Digital technology has given nonprofits new ways to pursue traditional strategies for involving more people more personally in their organizations, a critical step in raising money, says Ted Hart, CEO of global fundraising consulting firm TedHart.com.

“There are infinitely more powerful tools available to use today — for even the smallest charities that don’t have big budgets — to be able to do a better job,” he says. “But the core ways we raise money have not changed. It’s still about people inspiring people.”

Digital priorities

The top tech-fundraising priority for nonprofits should be to build a well-designed, informative website, Hart says.

“That is the front door,” he says. “If you don’t have something that inspires, has a call to action, has good content and is well-designed, it’s absolutely useless to try to do anything online. You’re then sending the wrong signal and are not going to succeed.”

A few of the essential features of a nonprofit’s website that invite visitors to take action, he says, include the ability to make a donation, register for an event and sign up for a newsletter.

Nonprofits also should make it a priority to provide all the information they can about their organizations at www.guidestar.org, he says, a website that features financial and programmatic information about nonprofits and serves as an informal clearinghouse for institutional funders, individual donors and anyone else interested in finding detailed information about nonprofits.

“There’s too much at stake,” he says. “Any grant you write, the foundation or corporation will check you out on GuideStar. If you’ve never filled it out, you’re putting your organization at risk.
A third tech-fundraising priority, Hart says, is to use email for ongoing communication with donors.

“There has to be regular communication to start building that trust that donors will receive those updates and be kept informed,” he says, “all this before fundraising online should be attempted.”

Social media

Only when a nonprofit has acted on those priorities, he says, should it begin to think about social-media tools like Facebook, Twitter and LinkedIn.

And rather than simply jump in and expect those tools to produce immediate results, nonprofits should take time to learn how to use them, and should recognize “it takes time to build the kind of ‘social capital’ that you will need to succeed using social networking,” he says.

“I believe that in four to five years, having a strong social-networking strategy will be as important as having a strong website today,” he says. “Now’s the time to build the strategy, now’s the time to build the community, now’s the time to build that social capital. It’s not going to happen overnight. If you wait three to four years, you’re going to be playing catch-up, and most likely your competition will have eclipsed you.”

What to avoid

Hart says nonprofits cannot afford not to invest in a well-designed website  because it represents “a core asset of a well-run charity, and if it’s not well-designed, it’s going to do more damage than good.”

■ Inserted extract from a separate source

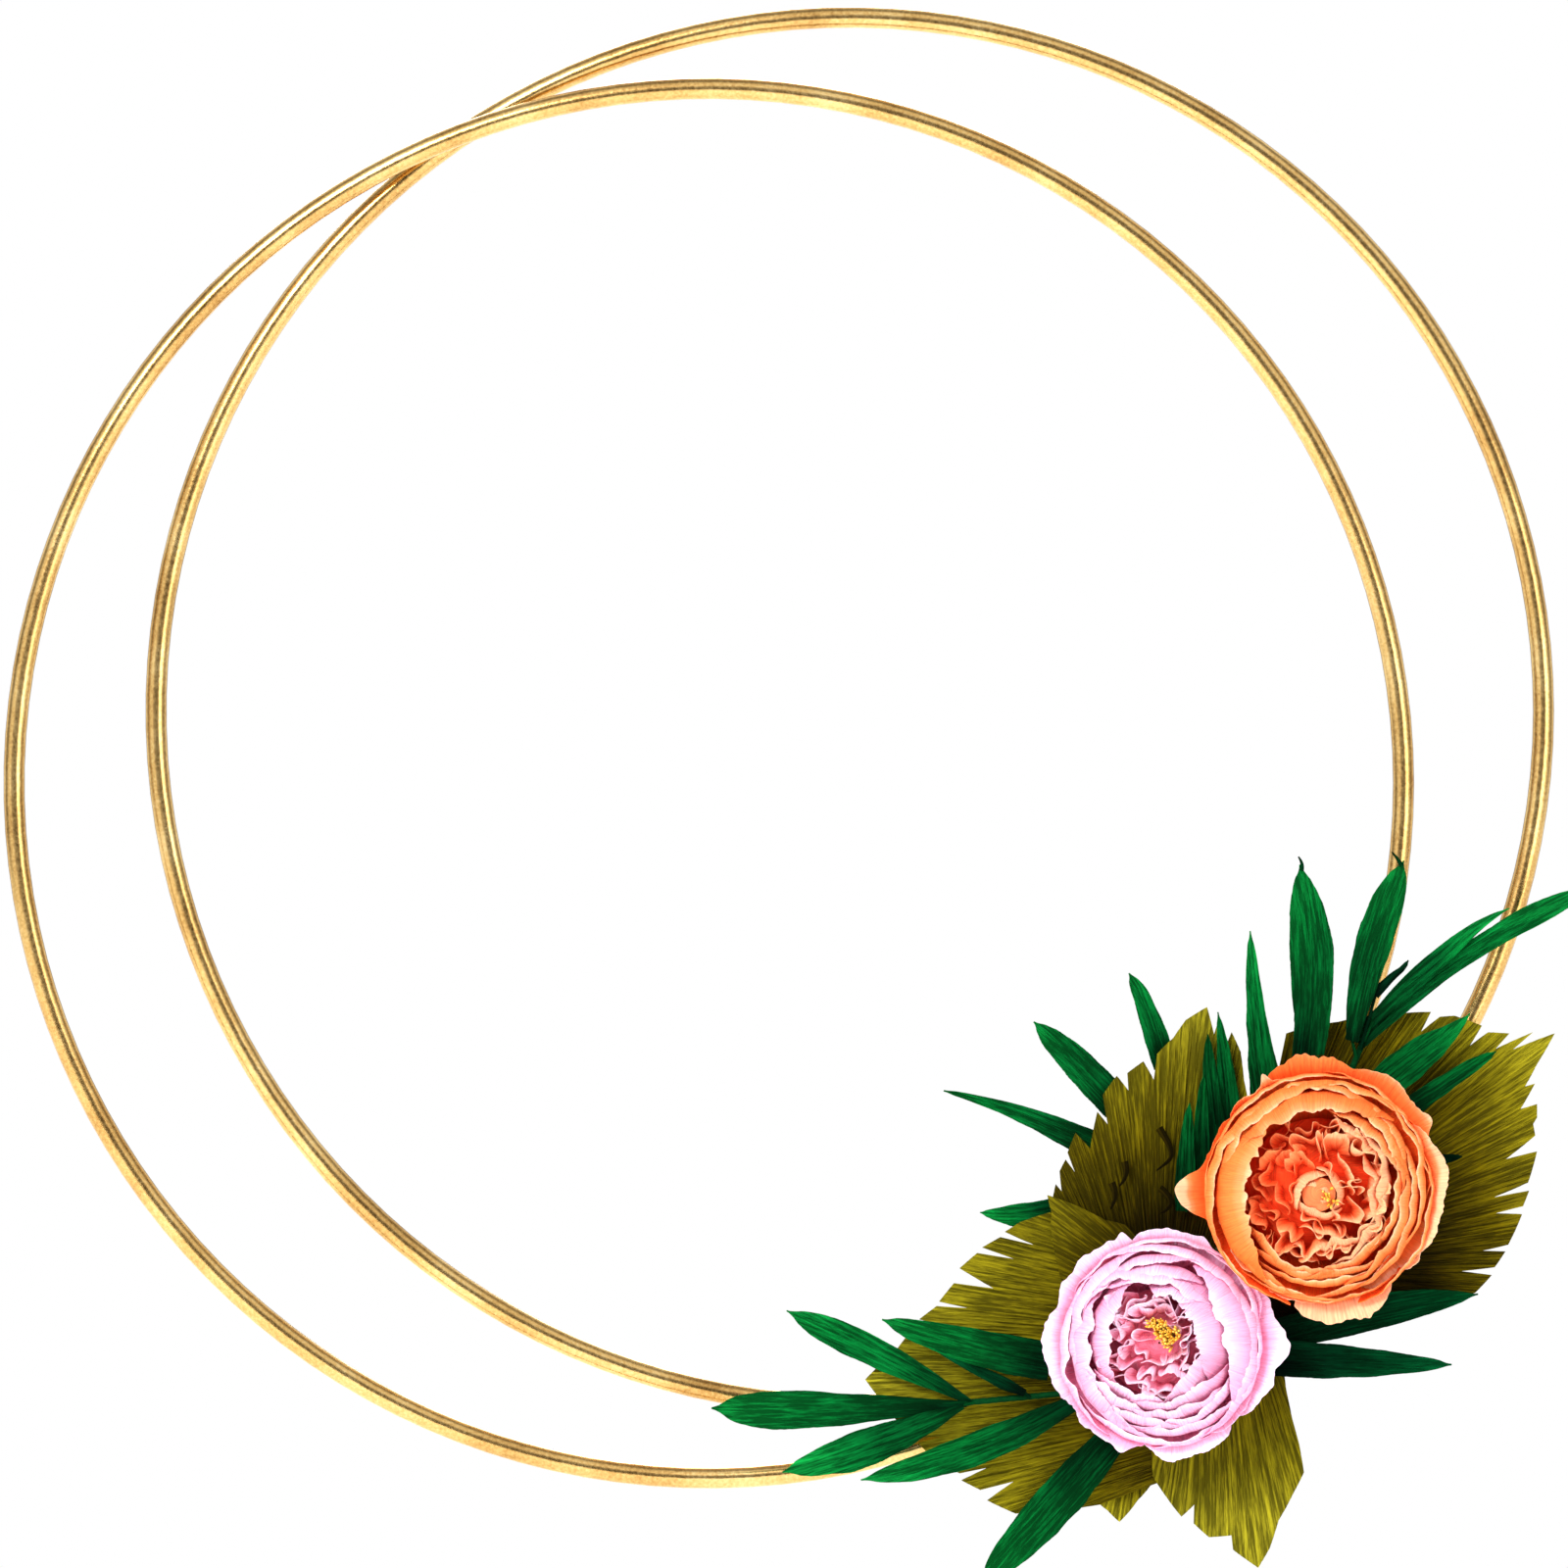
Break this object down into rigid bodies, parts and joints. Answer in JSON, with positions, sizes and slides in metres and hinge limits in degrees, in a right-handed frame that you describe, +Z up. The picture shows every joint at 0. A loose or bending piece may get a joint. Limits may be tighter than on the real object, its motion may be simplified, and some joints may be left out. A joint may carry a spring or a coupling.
{
  "type": "wreath frame",
  "caption": "Overlapping gold hoops lashed where they cross, dressed at the lower right with wired paper flowers and leaves.",
  "frame": {"origin": "hang point: top centre of the front hoop's inner edge, in the hoop's middle plane", "axes": "+Z up as it hangs, +X to the right seen from the front, -Y towards the viewer, +Y towards the wall"},
  "size_m": [0.4504, 0.0621, 0.4465],
  "materials": {
    "hoop_gold": "polished gold plate with fine brushed marks",
    "lashing_wire": "fine florist wire, matt olive",
    "stem_tape": "waxed stretch tape, wound in a spiral",
    "wrapped_stem": "steel wire wrapped in green paper tape",
    "olive_crepe": "crepe paper, grain along the leaf",
    "green_crepe": "crepe paper, fine grain along the blade",
    "calyx_crepe": "crepe paper",
    "stamen_yellow": "cut crepe fringe",
    "pink_crepe": "crepe paper, near white at the edges",
    "pink_crepe_inner": "crepe paper, ruffled",
    "orange_crepe": "crepe paper, peach at the edges",
    "orange_crepe_inner": "crepe paper, ruffled"
  },
  "bodies": {
    "frame": {"front_hoop": "hoop_gold", "crossing_lashing": "lashing_wire", "stem_bundle": "stem_tape", "binding_tape": "stem_tape", "sprig_wires": "wrapped_stem", "leaf_wires": "wrapped_stem", "olive_leaf_inner": "olive_crepe", "olive_leaf_fold": "olive_crepe", "olive_leaf_left": "olive_crepe", "olive_leaf_right": "olive_crepe", "olive_leaf_lower": "olive_crepe", "olive_leaf_small": "olive_crepe", "pink_stem": "wrapped_stem", "orange_stem": "wrapped_stem"},
    "rear_ring": {"rear_hoop": "hoop_gold"},
    "pink_bloom": {"pink_calyx": "calyx_crepe", "pink_core": "pink_crepe_inner", "pink_stamens": "stamen_yellow", "pink_inner_petals": "pink_crepe_inner", "pink_middle_petals": "pink_crepe", "pink_outer_petals": "pink_crepe"},
    "orange_bloom": {"orange_calyx": "calyx_crepe", "orange_core": "orange_crepe_inner", "orange_stamens": "stamen_yellow", "orange_inner_petals": "orange_crepe_inner", "orange_middle_petals": "orange_crepe", "orange_outer_petals": "orange_crepe"},
    "left_sprig": {"left_sprig_stem": "wrapped_stem", "left_blade_1": "green_crepe", "left_blade_2": "green_crepe", "left_blade_3": "green_crepe", "left_blade_4": "green_crepe"},
    "lower_sprig": {"lower_sprig_stem": "wrapped_stem", "lower_blade_1": "green_crepe", "lower_blade_2": "green_crepe", "lower_blade_3": "green_crepe", "lower_blade_4": "green_crepe", "lower_blade_5": "green_crepe", "lower_blade_6": "green_crepe"},
    "upper_sprig": {"upper_sprig_stem": "wrapped_stem", "upper_blade_1": "green_crepe", "upper_blade_2": "green_crepe", "upper_blade_3": "green_crepe", "upper_blade_4": "green_crepe", "upper_blade_5": "green_crepe", "upper_blade_6": "green_crepe", "upper_blade_7": "green_crepe", "upper_blade_8": "green_crepe", "upper_blade_9": "green_crepe"},
    "inner_sprig": {"inner_sprig_stem": "wrapped_stem", "inner_blade_1": "green_crepe", "inner_blade_2": "green_crepe", "inner_blade_3": "green_crepe", "inner_blade_4": "green_crepe"},
    "right_sprig": {"right_sprig_stem": "wrapped_stem", "right_blade_1": "green_crepe", "right_blade_2": "green_crepe"},
    "bottom_sprig": {"bottom_sprig_stem": "wrapped_stem", "bottom_blade": "green_crepe"}
  },
  "joints": [
    {"name": "hoop_fan", "type": "hinge", "parent": "frame", "child": "rear_ring", "pos_m": [0.10926, 0.007, -0.35792], "axis": [0, -1, 0], "range_deg": [-10, 13.1]},
    {"name": "pink_flower_turn", "type": "hinge", "parent": "frame", "child": "pink_bloom", "pos_m": [0.129, -0.02, -0.352], "axis": [0, -1, 0], "range_deg": [-30, 30]},
    {"name": "orange_flower_turn", "type": "hinge", "parent": "frame", "child": "orange_bloom", "pos_m": [0.1715, -0.03, -0.3085], "axis": [0, -1, 0], "range_deg": [-30, 30]},
    {"name": "left_sprig_swing", "type": "hinge", "parent": "frame", "child": "left_sprig", "pos_m": [0.1415, -0.0043, -0.3195], "axis": [0, -1, 0], "range_deg": [-8, 8]},
    {"name": "lower_sprig_swing", "type": "hinge", "parent": "frame", "child": "lower_sprig", "pos_m": [0.112, -0.0106, -0.362], "axis": [0, -1, 0], "range_deg": [-8, 8]},
    {"name": "upper_sprig_swing", "type": "hinge", "parent": "frame", "child": "upper_sprig", "pos_m": [0.1745, -0.0114, -0.288], "axis": [0, -1, 0], "range_deg": [-8, 8]},
    {"name": "inner_sprig_swing", "type": "hinge", "parent": "frame", "child": "inner_sprig", "pos_m": [0.148, -0.0098, -0.311], "axis": [0, -1, 0], "range_deg": [-8, 8]},
    {"name": "right_sprig_swing", "type": "hinge", "parent": "frame", "child": "right_sprig", "pos_m": [0.147, -0.0106, -0.351], "axis": [0, -1, 0], "range_deg": [-8, 8]},
    {"name": "bottom_sprig_swing", "type": "hinge", "parent": "frame", "child": "bottom_sprig", "pos_m": [0.122, -0.0106, -0.368], "axis": [0, -1, 0], "range_deg": [-8, 8]}
  ]
}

Nonprofits also should avoid the impulse to “make things more complicated than they are,” he says. “Just because they may not understand the technology does not mean they cannot succeed online. The basics of good fundraising still apply here.”
Tried and true

To understand how to succeed using digital technology, “you only have to understand fundraising at its most basic level,” Hart says. “The right person asking for the right amount at the right time will always raise money, whether online or offline.”

Technology and social media are “simply a set of tools that are available at your disposal,” he says. “Treat donors as a person. Connect them using the tools.”

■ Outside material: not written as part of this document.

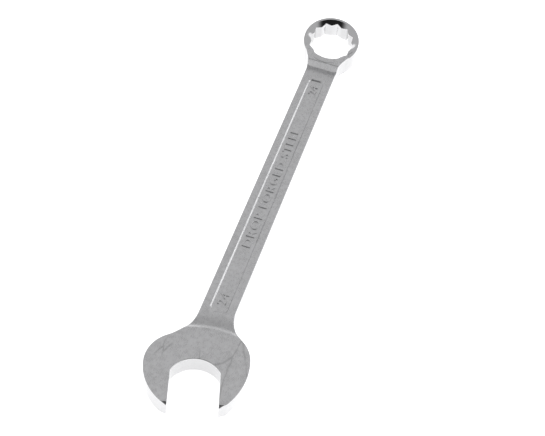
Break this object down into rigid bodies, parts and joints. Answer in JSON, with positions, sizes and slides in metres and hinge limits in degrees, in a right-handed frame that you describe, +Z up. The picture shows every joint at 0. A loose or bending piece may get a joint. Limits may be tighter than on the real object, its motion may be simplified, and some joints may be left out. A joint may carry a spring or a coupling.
{
  "type": "combination wrench",
  "caption": "Forged combination wrench with an angled open end, a flat shank with sunk panels, and a tilted twelve-point ring end for the same hexagon.",
  "frame": {"origin": "middle of the wrench's footprint, on the surface that it lies on", "axes": "+X runs along the shank from the open end to the ring end, +Z is up out of the surface that it lies on, and +Y completes a right-handed frame"},
  "size_m": [0.2948, 0.0508, 0.0228],
  "materials": {
    "satin_chrome": "satin chrome plate over a finely ground forging",
    "polished_chrome": "polished chrome plate"
  },
  "bodies": {
    "root": {"left_jaw": "satin_chrome", "right_jaw": "satin_chrome", "head_web": "satin_chrome", "shank": "satin_chrome", "ring_neck": "satin_chrome", "ring_head": "polished_chrome", "open_end_numerals": "satin_chrome", "ring_end_numerals": "satin_chrome", "raised_wording": "satin_chrome"}
  },
  "joints": []
}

Nonprofits also should understand that simply building a new tech tool will not in itself generate contributions.

“It is not true that ‘I Facebook, therefore I fundraise,'” he says. “All that is, is an invitation to communicate, which can improve your odds of fundraising success.”

The key is to “be genuine,” he says.

“You’re either genuine to your cause or community because you’ve gotten to know them and taken time to build the social capital, or you haven’t.”

And as with traditional fundraising, raising money using technology is all about relationships.

“Typically, it’s about the marathon and not a short sprint,” he says, “building that relationship and getting to know that person and building opportunities around what inspires them.”